I wished people weren’t like this. I tapped on the tip button, then bumped my card against the screen until it beeped. The receipt printed, and she shoved it at me, then turned her back.

Well. At least I didn’t have to make small talk. I was worse at that than dealing with awkward silences. And frankly, I was ready to be inside my head and not in the real world. Things had been a lot since stepping out of Quinn’s car five weeks ago without my virginity. Leaving that behind in his hands, in that hotel room, was still a little surreal.

It had been the best and worst night of my life.

The best because he had made me feel cherished, wanted, and adored. I’d felt like I belonged in his arms, and for the first time in so long, I could be myself and not have to overthink and worry that I was too much.
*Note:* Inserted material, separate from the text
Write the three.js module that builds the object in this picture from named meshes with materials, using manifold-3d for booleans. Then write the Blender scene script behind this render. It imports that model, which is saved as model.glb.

It was the worst because when I got home and settled into my bed, I knew it was over. Even before I’d seen that he’d left the chat, I knew I wasn’t going to hear from him again.

I was tempted to send him a text, but I didn’t think my heart could take knowing he’d blocked me. I couldn’t sleep, so I spent all night making a little burrito for him and convinced Matty to drive me by his hotel so I could leave it on his doorstep at ass o’clock in the morning.

I’d almost given the burrito a sad face, but the truth was, I wasn’t sad.

He’d given me exactly what I asked for.

Quinn took what I offered and gave me a single night where I felt absolutely respected. He’d made my first time something most people fantasized about. There had been nerves and a little fear, both soothed by the passion in his kisses.

God, I would have loved to find a way to keep that. To keep him. Not that he would have been interested in an anxious little weirdo who spent his nights rocking on his bed and making strangely shaped yarn animals, but a guy could dream.

“Order number seven!”

I jolted, almost dropping my phone before shoving it back into my pocket and fumbling with the bags the girl was offering out. The water bottles were cold as they bumped my leg, and I wished in that moment I wasn’t wearing shorts.

Whatever. I just needed to get home. I just…

BZZT BZZT!

I had a sudden, wild thought as I stepped into the street. It was Quinn. It had to be. I yanked my phone out of my pocket and glanced down at the screen.

Colton: Hey dude, are you…

A sudden bright flashing light blinded me, and then the sound of an alert horn. The trolley, which was now running just to the left of where the old trolley tracks were, was whipping toward me. I leapt backward as fast as I could, and it missed me by a second.

Relief flooded through my body a nanosecond before I heard the screeching tires. And there was someone screaming. Oh…was thatme?

When the car slammed into my body, I felt no pain. There was just an odd sense ofI guess this is happening.

And before my body hit the street, everything around me went black.

“How long?”

“After his surgery, I’d say about six months.”

“Six months! And you swear he’ll be able to play again?”

“Ma’am, is that really your biggest concern right now? Your son was hit by a car!”

“My biggest concern is that my son doesn’t lose the one thing he’s worked his entire life to achieve. He can do anything, but this means everything. I don’t expect you to understand. Doctors never understand anything. Men never pay attention.”

“Ma’am, please?—”

“Stop calling me ma’am. It’s ugly!”

Attempting to groan against a ragged throat, I turned my head and forced one eye open. Everything felt heavy. And hot. And itchy.

I hurt, but I couldn’t pinpoint exactly where the pain was coming from.